INPUT ROWS =
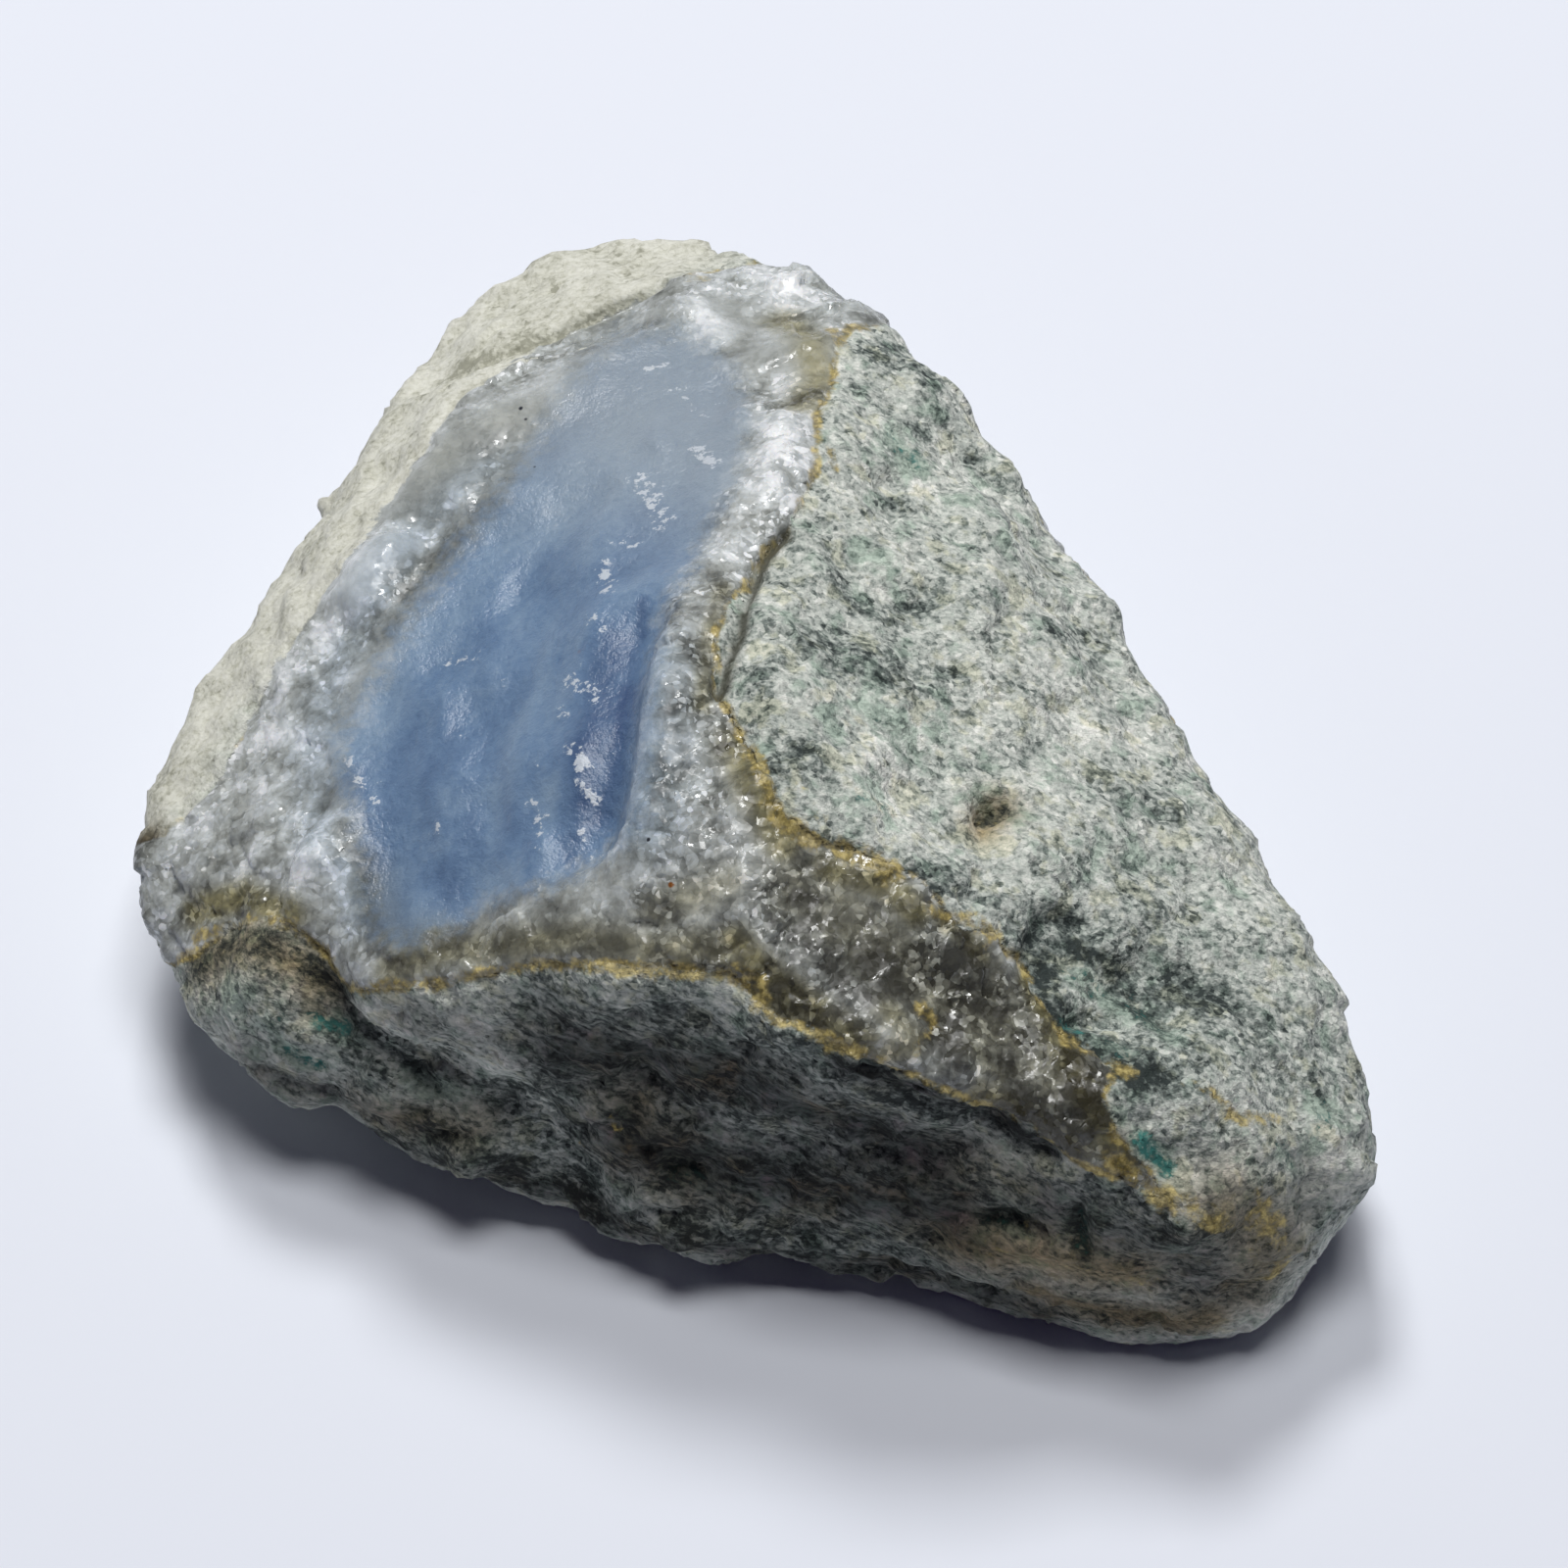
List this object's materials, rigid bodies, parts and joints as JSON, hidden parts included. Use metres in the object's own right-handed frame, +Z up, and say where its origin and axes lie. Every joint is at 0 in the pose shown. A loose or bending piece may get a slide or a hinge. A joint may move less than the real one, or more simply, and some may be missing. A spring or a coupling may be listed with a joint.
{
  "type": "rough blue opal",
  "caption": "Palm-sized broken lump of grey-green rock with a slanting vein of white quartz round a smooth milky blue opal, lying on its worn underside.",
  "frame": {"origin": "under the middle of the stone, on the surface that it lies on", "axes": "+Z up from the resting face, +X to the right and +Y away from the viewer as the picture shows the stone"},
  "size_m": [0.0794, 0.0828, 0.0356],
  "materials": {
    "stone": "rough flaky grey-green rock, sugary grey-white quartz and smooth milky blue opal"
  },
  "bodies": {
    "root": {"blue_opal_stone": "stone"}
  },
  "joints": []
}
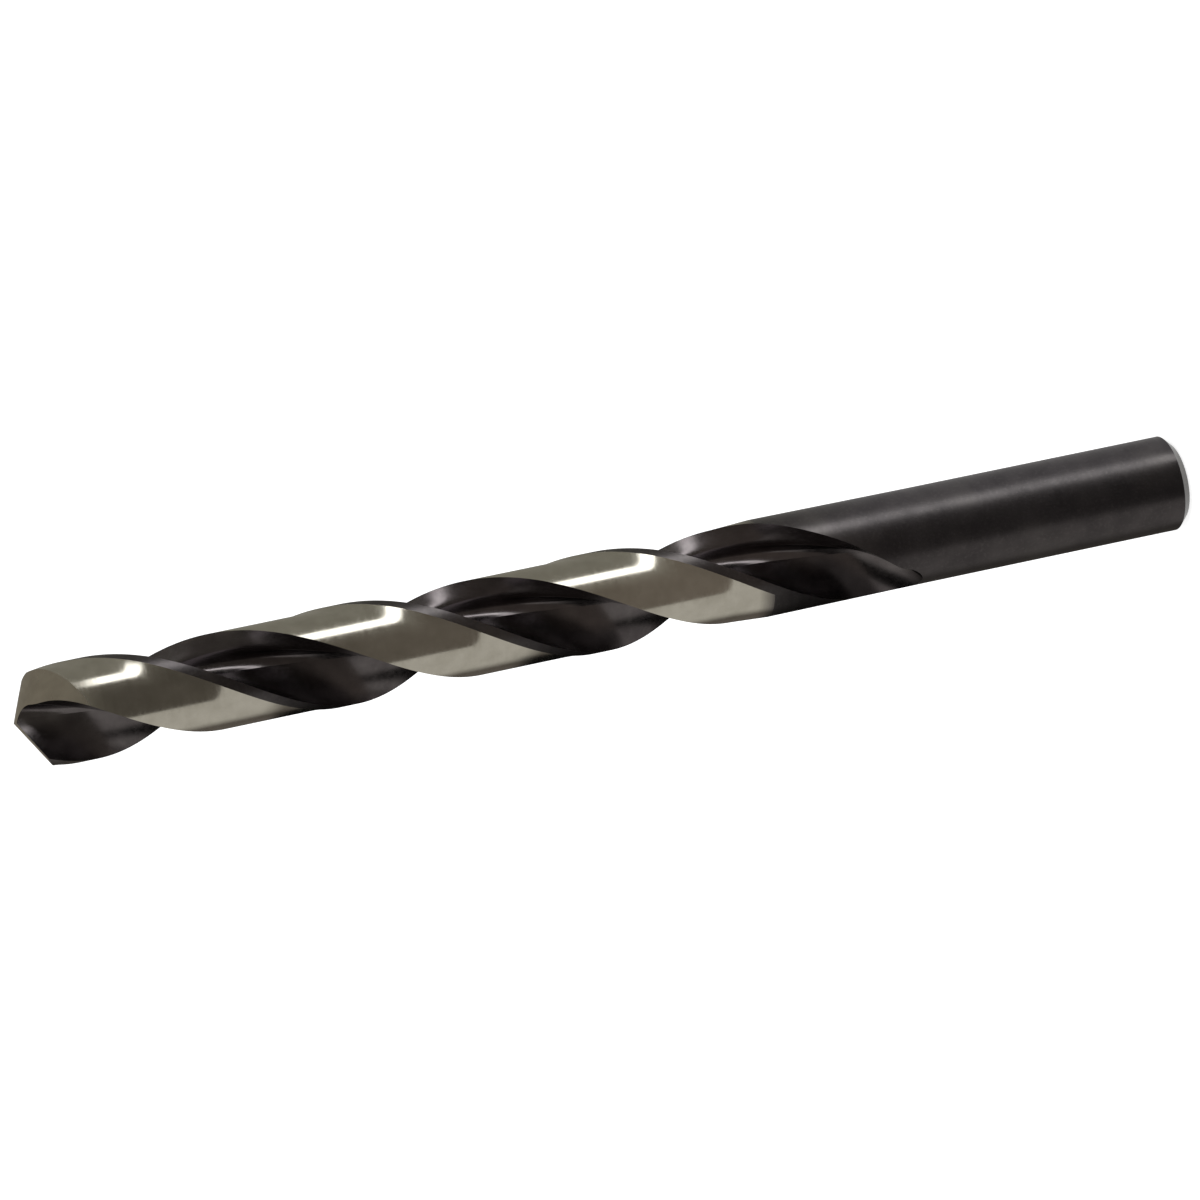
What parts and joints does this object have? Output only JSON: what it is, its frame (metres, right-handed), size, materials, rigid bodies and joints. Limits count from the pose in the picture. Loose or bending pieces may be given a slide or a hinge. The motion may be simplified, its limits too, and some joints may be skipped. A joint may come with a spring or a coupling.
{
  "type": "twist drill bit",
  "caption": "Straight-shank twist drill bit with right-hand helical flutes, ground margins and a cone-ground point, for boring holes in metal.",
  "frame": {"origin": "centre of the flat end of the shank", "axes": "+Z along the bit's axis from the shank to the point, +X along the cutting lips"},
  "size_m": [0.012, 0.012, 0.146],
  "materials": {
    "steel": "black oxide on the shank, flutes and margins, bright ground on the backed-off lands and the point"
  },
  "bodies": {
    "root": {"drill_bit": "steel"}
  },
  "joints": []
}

EXERCISE PROMPT = Set all of the records down again, exactly as they stand.

COMPLETE ANSWER =
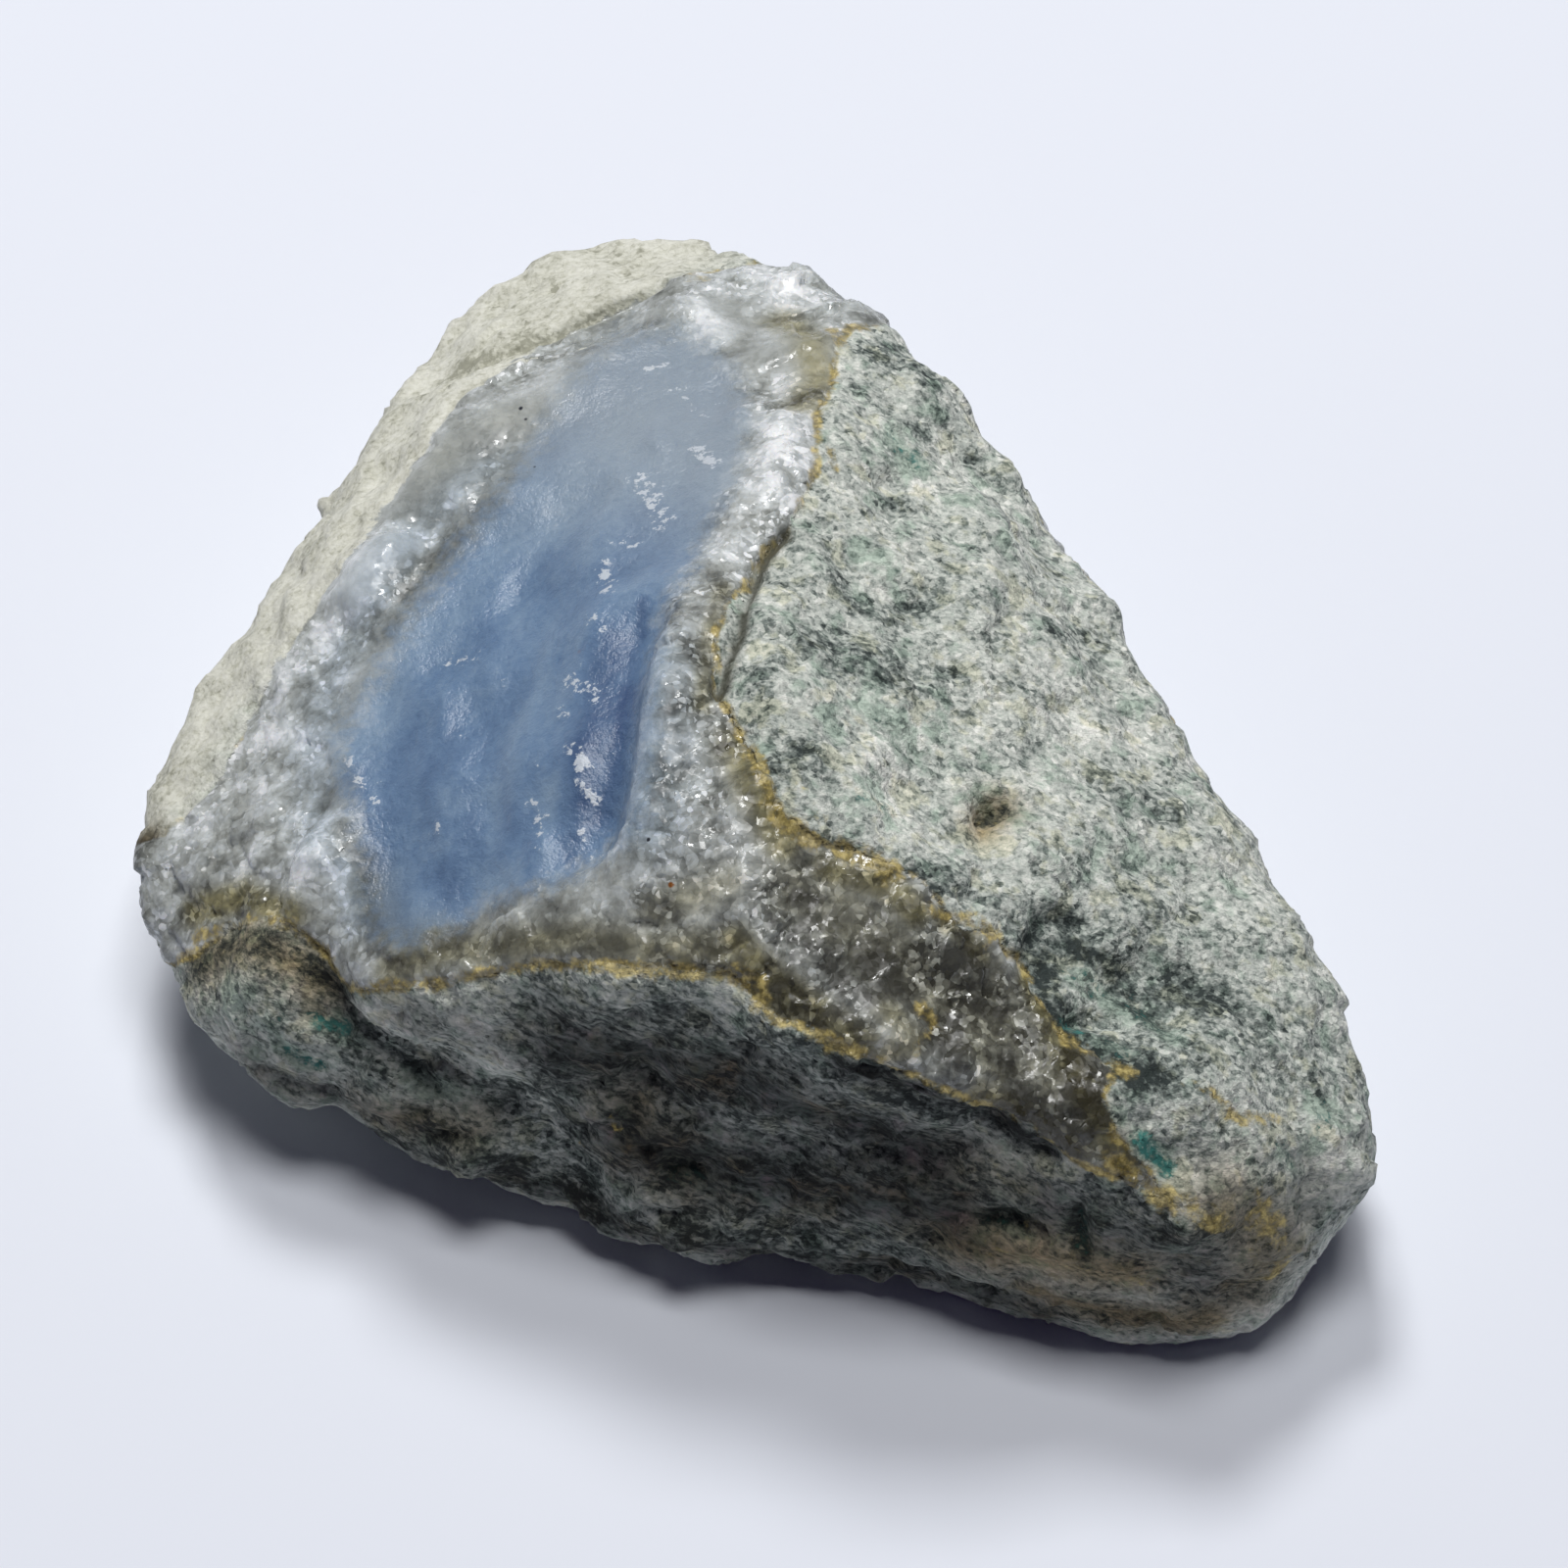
List this object's materials, rigid bodies, parts and joints as JSON, hidden parts included. Use metres in the object's own right-handed frame, +Z up, and say where its origin and axes lie. Every joint is at 0 in the pose shown. A loose or bending piece may get a slide or a hinge. A joint may move less than the real one, or more simply, and some may be missing. A spring or a coupling may be listed with a joint.
{
  "type": "rough blue opal",
  "caption": "Palm-sized broken lump of grey-green rock with a slanting vein of white quartz round a smooth milky blue opal, lying on its worn underside.",
  "frame": {"origin": "under the middle of the stone, on the surface that it lies on", "axes": "+Z up from the resting face, +X to the right and +Y away from the viewer as the picture shows the stone"},
  "size_m": [0.0794, 0.0828, 0.0356],
  "materials": {
    "stone": "rough flaky grey-green rock, sugary grey-white quartz and smooth milky blue opal"
  },
  "bodies": {
    "root": {"blue_opal_stone": "stone"}
  },
  "joints": []
}
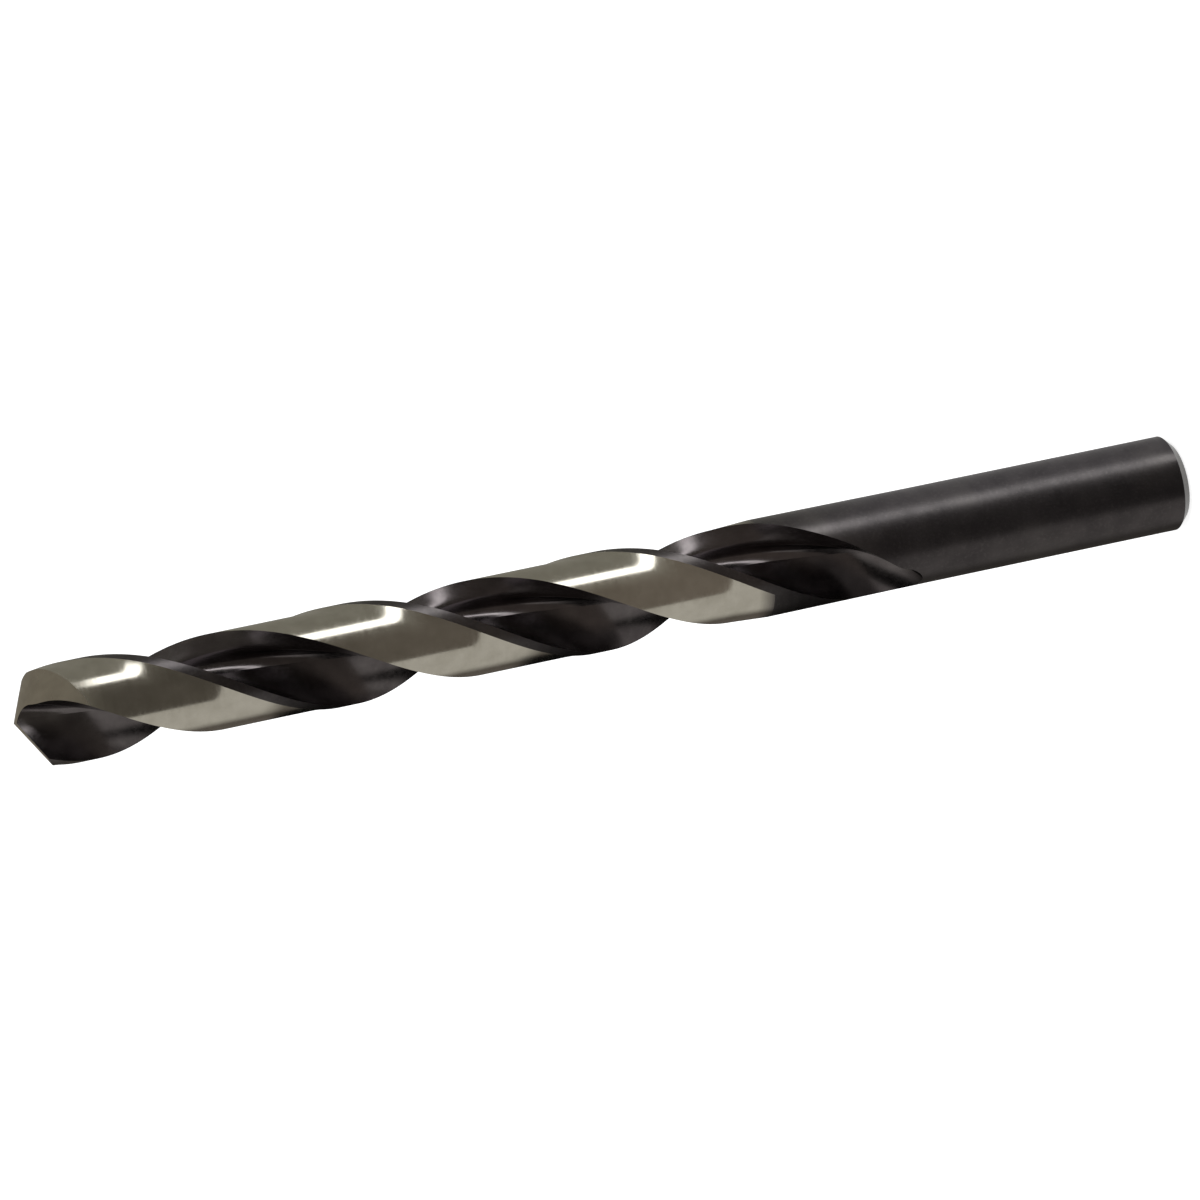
What parts and joints does this object have? Output only JSON: what it is, its frame (metres, right-handed), size, materials, rigid bodies and joints. Limits count from the pose in the picture. Loose or bending pieces may be given a slide or a hinge. The motion may be simplified, its limits too, and some joints may be skipped. A joint may come with a spring or a coupling.
{
  "type": "twist drill bit",
  "caption": "Straight-shank twist drill bit with right-hand helical flutes, ground margins and a cone-ground point, for boring holes in metal.",
  "frame": {"origin": "centre of the flat end of the shank", "axes": "+Z along the bit's axis from the shank to the point, +X along the cutting lips"},
  "size_m": [0.012, 0.012, 0.146],
  "materials": {
    "steel": "black oxide on the shank, flutes and margins, bright ground on the backed-off lands and the point"
  },
  "bodies": {
    "root": {"drill_bit": "steel"}
  },
  "joints": []
}